FEBRUAR REVIEW: RASSISMUS

Zuerst fallen Worte, dann Schüsse. Der Februar ist nicht nur ein kalter Wintermonat, sondern lässt allgemein die Adern gefrieren. Schon der 22.02.1943 war ein Tag des Grauens, denn die Geschwister Hans und Sophie Scholl, Studenten und Widerstandskämpfer gegen den berüchtigsten Rassisten der Geschichte, wurden zum Tode verurteilt und am gleichen Tag hingerichtet.

Sophies letzte Worte waren: „So ein herrlicher Tag und ich soll gehen. Aber was liegt an unserem Leben, wenn wir es damit schaffen, Tausende Menschen aufzurütteln und wachzurütteln.“

Wie bitter, dass bis heute Rassismus existiert, der durch die Migration und die Diskurse in der Politik auch noch angeheizt statt geschlichtet wird. Die Würde des Menschen ist unantastbar. Ist sie das wirklich angesichts des wachsenden Rechtsrucks in der Gesellschaft? Wer hat hier versagt?

Wir alle, denn Schuldzuweisungen bringen in diesem Dilemma wirklich nichts mehr. Die Welt wird einfach immer komplexer. Da sympathisieren inzwischen manche jüdischen Mitbürger mit der als antisemitisch bekannten AfD, weil sie durch die syrischen Flüchtlinge einen importierten muslimischen Judenhass befürchten.

Aber nicht nur dort wächst die Abwehr angesichts der neuen Flüchlingswelle, die Erdogan laut seiner letzten Erklärung in die EU einlassen will.

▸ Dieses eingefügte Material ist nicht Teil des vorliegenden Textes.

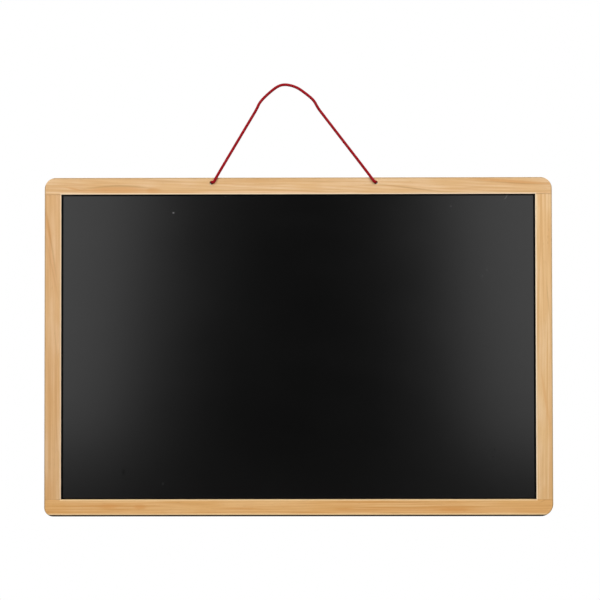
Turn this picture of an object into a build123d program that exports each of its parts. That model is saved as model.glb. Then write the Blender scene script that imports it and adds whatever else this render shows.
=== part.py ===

Viele befürchten einen unkontrollierbaren Zustrom wie 2015.

Was hilft nun aber wirklich? Bildung und Bewusstwerdung! Wir müssen aufwachen und das Geschehen um uns herum wahrnehmen und einordnen, denn wir sind alle betroffen. Daher habe ich nun ein paar Orientierungshilfen. 

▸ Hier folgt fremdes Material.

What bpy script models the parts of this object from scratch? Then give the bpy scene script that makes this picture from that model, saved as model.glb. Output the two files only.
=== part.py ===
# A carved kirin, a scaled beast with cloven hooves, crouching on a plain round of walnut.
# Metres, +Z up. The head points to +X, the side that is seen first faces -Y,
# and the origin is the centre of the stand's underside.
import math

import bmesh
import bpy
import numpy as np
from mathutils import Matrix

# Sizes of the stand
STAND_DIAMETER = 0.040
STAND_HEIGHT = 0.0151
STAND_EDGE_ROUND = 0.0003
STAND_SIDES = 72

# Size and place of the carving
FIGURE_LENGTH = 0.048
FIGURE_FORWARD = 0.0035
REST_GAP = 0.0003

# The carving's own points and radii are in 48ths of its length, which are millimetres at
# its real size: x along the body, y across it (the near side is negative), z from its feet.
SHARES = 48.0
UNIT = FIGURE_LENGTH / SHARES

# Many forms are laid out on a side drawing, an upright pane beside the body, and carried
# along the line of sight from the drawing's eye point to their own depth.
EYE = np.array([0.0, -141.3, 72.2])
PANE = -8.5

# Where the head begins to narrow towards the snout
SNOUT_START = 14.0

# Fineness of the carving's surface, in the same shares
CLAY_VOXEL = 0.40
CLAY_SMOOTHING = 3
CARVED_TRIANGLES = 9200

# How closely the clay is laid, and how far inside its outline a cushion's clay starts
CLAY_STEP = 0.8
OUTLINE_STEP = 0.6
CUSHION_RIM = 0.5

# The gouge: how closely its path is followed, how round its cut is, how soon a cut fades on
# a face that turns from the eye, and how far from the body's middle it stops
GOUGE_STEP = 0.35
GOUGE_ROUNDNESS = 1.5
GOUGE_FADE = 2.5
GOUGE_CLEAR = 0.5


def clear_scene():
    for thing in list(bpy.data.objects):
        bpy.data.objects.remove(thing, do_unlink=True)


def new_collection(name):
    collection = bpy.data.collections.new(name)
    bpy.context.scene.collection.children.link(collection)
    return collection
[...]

INSTITUTIONELLER RASSISMUS 

Am 19.02.2020 wurden zehn Personen in Hanau ermordet. Gravierende Indizien für einen rassistischen Hintergrund liegen dem Terroranschlag zugrunde. Hilft es nun, die Tat der rechten Szene in die Schuhe zu schieben oder ist Rassismus einfach viel strukturierter im System verankert, als wir es wahrhaben wollen? Institutioneller Rassismus steht für Rassismen, die von Institutionen der Gesellschaft ausgehen. Zum Beispiel im Bildungssystem, im Arbeitsmarkt, beim Wahlrecht oder dem Wohnungsmarkt.

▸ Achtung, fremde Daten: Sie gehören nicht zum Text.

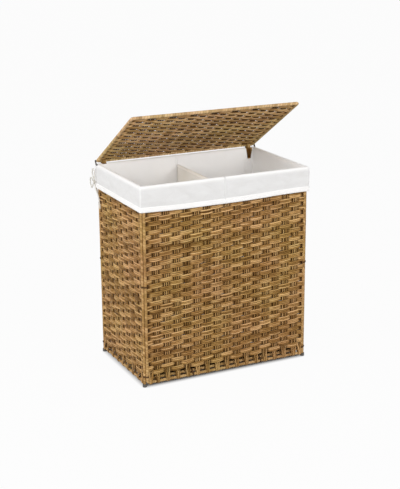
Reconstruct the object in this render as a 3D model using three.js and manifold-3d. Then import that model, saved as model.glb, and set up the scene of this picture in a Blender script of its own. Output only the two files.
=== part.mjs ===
// A laundry hamper with two bins: woven strand panels on wrapped wire frames, a woven lid on a rear
// pivot, and a cloth liner with a middle divider whose cuff folds over the rim.
// Millimetres, +Z up, +X to the hamper's right, -Y to its front. The origin is on the floor, under
// the middle of the hamper's footprint. The lid is drawn half open.
import * as THREE from "three";
import { mergeVertices } from "three/addons/utils/BufferGeometryUtils.js";
import Module from "manifold-3d";

const wasm = await Module();
wasm.setup();

// Driving dimensions of the whole hamper
const bodyWidth = 530;
const bodyDepth = 330;
const rimHeight = 588;
const lidLength = 330;
const lidOpenAngle = THREE.MathUtils.degToRad(31.9);

// Wrapped wire frames of the walls
const rodDiameter = 8;
const frameBend = 10;
const footClearance = 10;

// Woven sheets
const wallThickness = 10;
const weaveThickness = 6.6;
const weaveHollow = 1.9;
const ridgeShare = 0.35;
const hollowShare = 0.25;
const warpWidth = 15;
const longSideSpaces = 16;
const shortSideSpaces = 8;
const bottomBorder = 27;
const topBorder = 8;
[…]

Fallbeispiel: Neulich hatte ich wieder einen Workshop zur digitalen Bildung mit Kindern und in der Klasse waren zwei Migrationskinder. Der Junge konnte zwar nicht lesen, aber ganz gut sprechen und war gewillt, sich mit Lust und Neugier einzubringen. Gerade die visuelle Darstellung bei Programmen hilft, hier Anschluss zu finden. Das Mädchen konnte weder Deutsch sprechen noch lesen und klinkte sich total aus. Egal, auf welchem persönlichen Bildungsstand sie sich befindet, sie blieb in dem Kurs total auf der Strecke. Ein Anschluss war nicht möglich und mich frustrierte meine Hilflosigkeit, sie nicht integrieren zu können. Die Chancengleichheit in der Bildung muss aber nicht immer an so einem Extrembeispiel gemessen werden. Auch wenn Menschen mit Migrationshintergrund schon in der 3. Generation in Deutschland leben, bestimmt oft allein diese Tatsache schon, welchen Bildungsweg das Kind gehen wird. Dabei spielt der Intellekt oder die Interessen vorerst keine Rolle. Die Kinder ordnen sich meistens schon selbst ein und schieben sich in Schubladen, die sich gesellschaftlich längst durchgesetzt haben. 

SOUVERÄNITÄT DER MEHRHEITSGESELLSCHAFT 

Als Mehrheitsgesellschaft wird der Teil der Gesellschaft bezeichnet, der wegen der Größe seines Anteils kulturelle Normen definieren kann. Sobald es um Rassismus geht, wird der Begriff fällig, daher ist es hilfreich, die Definition zu kennen. Gut 61 Millionen Deutsche ohne Migrationshintergrund werden der Mehrheitsbevölkerung zugeordnet. 

Souveränität ist die Fähigkeit zur rechtlichen Selbstbestimmung.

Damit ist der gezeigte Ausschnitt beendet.